(Rows):

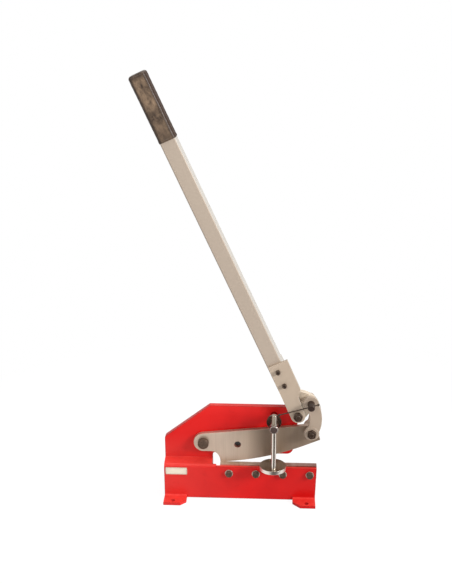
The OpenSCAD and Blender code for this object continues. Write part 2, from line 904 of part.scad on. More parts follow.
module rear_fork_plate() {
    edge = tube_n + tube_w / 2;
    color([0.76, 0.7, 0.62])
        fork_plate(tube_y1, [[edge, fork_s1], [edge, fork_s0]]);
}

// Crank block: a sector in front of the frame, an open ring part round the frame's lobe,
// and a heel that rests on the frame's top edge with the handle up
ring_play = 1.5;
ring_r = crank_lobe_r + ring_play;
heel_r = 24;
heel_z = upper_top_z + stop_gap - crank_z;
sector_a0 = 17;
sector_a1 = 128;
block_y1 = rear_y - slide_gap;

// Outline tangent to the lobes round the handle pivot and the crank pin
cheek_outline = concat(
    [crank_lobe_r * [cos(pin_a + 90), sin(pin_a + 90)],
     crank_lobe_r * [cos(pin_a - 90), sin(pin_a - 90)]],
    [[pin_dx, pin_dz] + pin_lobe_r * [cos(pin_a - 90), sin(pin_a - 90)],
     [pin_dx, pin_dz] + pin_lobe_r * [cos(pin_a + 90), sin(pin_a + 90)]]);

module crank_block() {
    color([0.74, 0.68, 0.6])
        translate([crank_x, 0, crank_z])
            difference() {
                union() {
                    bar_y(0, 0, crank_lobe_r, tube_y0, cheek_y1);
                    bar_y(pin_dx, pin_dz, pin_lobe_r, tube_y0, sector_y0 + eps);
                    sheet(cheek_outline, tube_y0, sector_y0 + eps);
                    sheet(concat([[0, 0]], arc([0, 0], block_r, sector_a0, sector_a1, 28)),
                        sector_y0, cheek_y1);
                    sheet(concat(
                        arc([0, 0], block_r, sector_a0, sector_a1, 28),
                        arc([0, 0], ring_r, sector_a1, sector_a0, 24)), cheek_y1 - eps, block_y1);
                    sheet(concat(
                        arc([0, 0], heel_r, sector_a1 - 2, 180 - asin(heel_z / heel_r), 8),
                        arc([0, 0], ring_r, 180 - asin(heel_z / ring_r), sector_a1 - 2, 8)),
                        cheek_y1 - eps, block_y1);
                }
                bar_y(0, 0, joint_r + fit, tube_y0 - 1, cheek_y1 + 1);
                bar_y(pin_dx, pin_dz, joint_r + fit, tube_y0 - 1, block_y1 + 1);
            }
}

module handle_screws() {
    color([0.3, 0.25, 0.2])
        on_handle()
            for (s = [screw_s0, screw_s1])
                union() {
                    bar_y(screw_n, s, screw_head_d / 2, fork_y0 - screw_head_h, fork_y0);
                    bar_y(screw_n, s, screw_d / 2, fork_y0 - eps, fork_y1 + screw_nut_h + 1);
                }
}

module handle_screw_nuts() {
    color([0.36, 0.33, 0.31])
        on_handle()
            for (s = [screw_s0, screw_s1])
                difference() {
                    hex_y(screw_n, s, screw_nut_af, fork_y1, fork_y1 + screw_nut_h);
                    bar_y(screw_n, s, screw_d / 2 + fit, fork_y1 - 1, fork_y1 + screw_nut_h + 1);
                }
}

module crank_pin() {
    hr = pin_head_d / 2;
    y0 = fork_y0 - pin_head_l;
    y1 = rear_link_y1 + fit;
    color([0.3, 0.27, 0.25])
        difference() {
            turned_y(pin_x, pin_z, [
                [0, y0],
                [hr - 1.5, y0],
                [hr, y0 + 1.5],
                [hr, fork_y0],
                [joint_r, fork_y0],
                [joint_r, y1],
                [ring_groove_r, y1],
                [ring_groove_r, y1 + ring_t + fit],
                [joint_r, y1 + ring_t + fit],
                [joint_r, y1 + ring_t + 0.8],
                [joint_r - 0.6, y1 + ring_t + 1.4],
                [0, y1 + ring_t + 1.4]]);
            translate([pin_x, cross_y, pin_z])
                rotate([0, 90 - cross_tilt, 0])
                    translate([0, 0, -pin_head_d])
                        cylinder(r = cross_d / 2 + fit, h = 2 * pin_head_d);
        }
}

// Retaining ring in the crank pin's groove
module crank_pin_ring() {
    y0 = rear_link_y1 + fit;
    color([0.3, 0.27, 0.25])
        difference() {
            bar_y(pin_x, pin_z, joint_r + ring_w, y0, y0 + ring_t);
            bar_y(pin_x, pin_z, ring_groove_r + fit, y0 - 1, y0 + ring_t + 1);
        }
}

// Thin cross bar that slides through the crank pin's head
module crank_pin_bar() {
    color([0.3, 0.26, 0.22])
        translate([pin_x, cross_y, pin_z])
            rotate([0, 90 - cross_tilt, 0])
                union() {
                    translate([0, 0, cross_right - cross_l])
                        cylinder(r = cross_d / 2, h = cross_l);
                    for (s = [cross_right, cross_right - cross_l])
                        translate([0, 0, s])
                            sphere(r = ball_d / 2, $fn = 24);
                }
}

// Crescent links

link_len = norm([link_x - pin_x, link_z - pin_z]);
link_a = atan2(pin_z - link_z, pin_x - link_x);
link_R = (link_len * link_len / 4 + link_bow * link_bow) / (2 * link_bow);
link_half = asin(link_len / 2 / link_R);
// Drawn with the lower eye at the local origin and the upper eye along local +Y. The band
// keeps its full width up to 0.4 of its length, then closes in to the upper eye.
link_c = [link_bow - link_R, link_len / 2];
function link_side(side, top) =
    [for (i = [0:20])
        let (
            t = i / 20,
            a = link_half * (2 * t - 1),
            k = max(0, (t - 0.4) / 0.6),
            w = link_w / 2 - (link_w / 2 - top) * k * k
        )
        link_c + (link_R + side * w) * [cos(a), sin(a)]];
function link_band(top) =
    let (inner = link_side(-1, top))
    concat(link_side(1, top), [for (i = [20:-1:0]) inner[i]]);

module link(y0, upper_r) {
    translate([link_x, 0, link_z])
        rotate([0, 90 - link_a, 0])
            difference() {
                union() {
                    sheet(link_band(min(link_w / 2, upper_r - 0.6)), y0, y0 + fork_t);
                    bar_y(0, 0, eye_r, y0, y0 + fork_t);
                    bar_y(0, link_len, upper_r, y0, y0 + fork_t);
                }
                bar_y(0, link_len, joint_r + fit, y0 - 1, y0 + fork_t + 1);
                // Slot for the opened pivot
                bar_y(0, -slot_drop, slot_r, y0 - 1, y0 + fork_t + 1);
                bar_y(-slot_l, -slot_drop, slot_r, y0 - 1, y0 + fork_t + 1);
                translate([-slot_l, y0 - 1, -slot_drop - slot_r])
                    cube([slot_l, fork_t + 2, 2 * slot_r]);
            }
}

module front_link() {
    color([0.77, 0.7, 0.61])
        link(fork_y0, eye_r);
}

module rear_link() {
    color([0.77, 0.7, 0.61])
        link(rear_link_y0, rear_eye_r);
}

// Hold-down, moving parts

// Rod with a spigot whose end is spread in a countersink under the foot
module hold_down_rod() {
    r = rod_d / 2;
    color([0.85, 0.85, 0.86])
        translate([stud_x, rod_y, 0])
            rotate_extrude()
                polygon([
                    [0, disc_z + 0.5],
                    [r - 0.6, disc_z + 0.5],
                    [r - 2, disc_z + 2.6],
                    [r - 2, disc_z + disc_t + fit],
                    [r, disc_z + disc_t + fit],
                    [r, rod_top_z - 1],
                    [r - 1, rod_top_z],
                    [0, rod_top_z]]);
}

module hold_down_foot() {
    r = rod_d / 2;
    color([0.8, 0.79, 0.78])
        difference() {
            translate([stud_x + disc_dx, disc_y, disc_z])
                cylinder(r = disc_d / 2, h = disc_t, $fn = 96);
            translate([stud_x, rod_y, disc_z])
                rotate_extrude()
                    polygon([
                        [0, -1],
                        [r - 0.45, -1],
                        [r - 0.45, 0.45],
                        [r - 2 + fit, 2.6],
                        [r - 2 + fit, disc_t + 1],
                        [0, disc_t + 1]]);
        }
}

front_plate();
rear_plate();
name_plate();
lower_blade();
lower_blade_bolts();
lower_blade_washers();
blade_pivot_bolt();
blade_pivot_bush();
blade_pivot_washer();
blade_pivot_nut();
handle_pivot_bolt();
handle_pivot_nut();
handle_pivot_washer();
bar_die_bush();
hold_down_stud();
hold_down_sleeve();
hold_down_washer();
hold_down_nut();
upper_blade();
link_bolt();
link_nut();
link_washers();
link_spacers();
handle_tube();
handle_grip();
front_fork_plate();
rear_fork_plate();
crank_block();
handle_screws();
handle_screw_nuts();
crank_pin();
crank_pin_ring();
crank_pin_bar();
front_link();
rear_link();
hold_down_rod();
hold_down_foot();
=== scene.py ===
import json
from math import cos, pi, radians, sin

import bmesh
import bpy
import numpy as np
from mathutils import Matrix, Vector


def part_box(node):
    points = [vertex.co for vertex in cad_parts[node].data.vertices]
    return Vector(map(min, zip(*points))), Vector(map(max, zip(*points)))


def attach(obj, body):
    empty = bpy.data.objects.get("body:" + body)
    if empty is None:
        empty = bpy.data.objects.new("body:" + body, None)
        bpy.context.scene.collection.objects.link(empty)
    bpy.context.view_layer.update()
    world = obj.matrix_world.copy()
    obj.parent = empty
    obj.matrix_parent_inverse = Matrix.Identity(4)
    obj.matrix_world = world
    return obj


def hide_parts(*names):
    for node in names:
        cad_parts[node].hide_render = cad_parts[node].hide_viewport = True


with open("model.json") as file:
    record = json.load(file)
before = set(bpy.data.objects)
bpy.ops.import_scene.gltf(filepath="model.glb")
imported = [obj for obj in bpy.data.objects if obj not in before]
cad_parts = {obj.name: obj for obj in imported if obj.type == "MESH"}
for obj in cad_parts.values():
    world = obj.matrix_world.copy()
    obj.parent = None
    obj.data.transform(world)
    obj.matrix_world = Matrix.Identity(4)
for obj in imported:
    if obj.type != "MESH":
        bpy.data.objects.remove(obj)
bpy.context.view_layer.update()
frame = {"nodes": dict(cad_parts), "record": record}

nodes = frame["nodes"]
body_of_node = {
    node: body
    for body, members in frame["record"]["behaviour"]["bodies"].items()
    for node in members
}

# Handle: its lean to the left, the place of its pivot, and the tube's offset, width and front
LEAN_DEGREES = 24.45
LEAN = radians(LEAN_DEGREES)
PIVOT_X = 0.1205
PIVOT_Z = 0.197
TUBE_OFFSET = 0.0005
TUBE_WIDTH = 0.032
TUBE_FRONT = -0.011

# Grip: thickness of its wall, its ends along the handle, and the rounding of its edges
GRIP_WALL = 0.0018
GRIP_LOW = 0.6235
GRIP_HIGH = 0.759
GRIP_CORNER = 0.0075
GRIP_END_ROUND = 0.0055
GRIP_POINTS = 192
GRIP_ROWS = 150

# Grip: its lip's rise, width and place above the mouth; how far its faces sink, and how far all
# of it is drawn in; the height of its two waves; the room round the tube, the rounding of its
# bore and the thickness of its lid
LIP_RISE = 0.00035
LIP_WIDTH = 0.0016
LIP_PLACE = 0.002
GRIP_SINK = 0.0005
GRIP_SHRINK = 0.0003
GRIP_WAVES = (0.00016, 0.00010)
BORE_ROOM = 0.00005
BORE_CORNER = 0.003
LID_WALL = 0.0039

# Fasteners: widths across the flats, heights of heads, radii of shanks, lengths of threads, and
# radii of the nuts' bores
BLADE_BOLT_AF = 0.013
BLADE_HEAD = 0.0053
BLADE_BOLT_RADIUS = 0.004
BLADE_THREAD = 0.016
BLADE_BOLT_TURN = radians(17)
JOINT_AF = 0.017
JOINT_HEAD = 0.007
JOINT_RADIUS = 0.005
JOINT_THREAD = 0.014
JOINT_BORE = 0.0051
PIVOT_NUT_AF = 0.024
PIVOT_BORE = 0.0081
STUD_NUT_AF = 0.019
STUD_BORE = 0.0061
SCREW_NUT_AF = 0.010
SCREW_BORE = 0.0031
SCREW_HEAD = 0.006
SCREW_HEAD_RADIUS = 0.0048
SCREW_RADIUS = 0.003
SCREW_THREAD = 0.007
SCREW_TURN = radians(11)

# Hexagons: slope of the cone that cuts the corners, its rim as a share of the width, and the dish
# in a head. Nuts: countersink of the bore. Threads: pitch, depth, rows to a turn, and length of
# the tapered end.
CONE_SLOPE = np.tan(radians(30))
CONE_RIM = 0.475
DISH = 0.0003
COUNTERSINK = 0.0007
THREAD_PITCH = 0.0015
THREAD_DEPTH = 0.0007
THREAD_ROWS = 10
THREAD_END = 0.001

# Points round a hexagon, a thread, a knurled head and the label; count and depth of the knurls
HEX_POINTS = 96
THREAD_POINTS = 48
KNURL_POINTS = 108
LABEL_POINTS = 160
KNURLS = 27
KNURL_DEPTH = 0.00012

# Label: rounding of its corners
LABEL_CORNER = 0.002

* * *

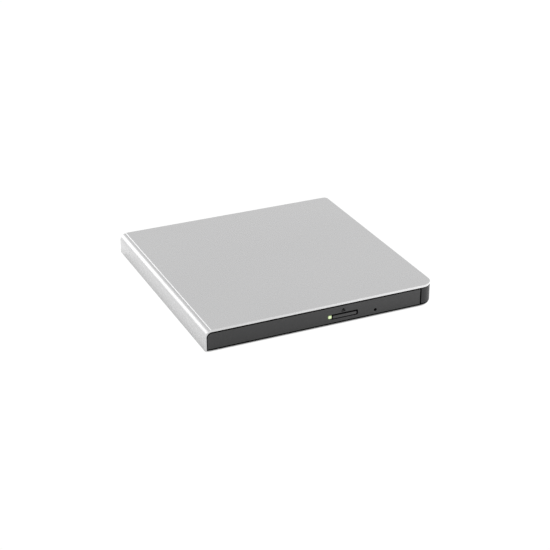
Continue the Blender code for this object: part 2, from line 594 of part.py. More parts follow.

* * *

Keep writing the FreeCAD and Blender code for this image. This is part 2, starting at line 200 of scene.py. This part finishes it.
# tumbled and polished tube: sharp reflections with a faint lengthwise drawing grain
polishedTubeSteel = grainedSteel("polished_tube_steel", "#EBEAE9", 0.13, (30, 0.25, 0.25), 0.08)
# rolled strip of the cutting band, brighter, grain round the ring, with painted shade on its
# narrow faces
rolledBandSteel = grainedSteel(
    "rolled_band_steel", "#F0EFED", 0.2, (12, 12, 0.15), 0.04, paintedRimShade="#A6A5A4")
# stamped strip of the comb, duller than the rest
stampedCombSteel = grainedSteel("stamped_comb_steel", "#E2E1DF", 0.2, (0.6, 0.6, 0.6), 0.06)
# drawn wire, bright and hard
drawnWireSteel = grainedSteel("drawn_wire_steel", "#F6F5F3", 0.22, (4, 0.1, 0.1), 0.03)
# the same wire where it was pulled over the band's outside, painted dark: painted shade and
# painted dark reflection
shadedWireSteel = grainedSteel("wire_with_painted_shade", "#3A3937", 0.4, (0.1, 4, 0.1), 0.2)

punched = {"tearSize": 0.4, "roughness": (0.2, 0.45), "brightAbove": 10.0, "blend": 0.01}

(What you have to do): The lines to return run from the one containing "The OpenSCAD and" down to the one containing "[pin_dx, pin_dz] + pin_lobe_r * [cos(pin_a +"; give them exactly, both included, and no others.

(Problem solution):
The OpenSCAD and Blender code for this object continues. Write part 2, from line 904 of part.scad on. More parts follow.
module rear_fork_plate() {
    edge = tube_n + tube_w / 2;
    color([0.76, 0.7, 0.62])
        fork_plate(tube_y1, [[edge, fork_s1], [edge, fork_s0]]);
}

// Crank block: a sector in front of the frame, an open ring part round the frame's lobe,
// and a heel that rests on the frame's top edge with the handle up
ring_play = 1.5;
ring_r = crank_lobe_r + ring_play;
heel_r = 24;
heel_z = upper_top_z + stop_gap - crank_z;
sector_a0 = 17;
sector_a1 = 128;
block_y1 = rear_y - slide_gap;

// Outline tangent to the lobes round the handle pivot and the crank pin
cheek_outline = concat(
    [crank_lobe_r * [cos(pin_a + 90), sin(pin_a + 90)],
     crank_lobe_r * [cos(pin_a - 90), sin(pin_a - 90)]],
    [[pin_dx, pin_dz] + pin_lobe_r * [cos(pin_a - 90), sin(pin_a - 90)],
     [pin_dx, pin_dz] + pin_lobe_r * [cos(pin_a + 90), sin(pin_a + 90)]]);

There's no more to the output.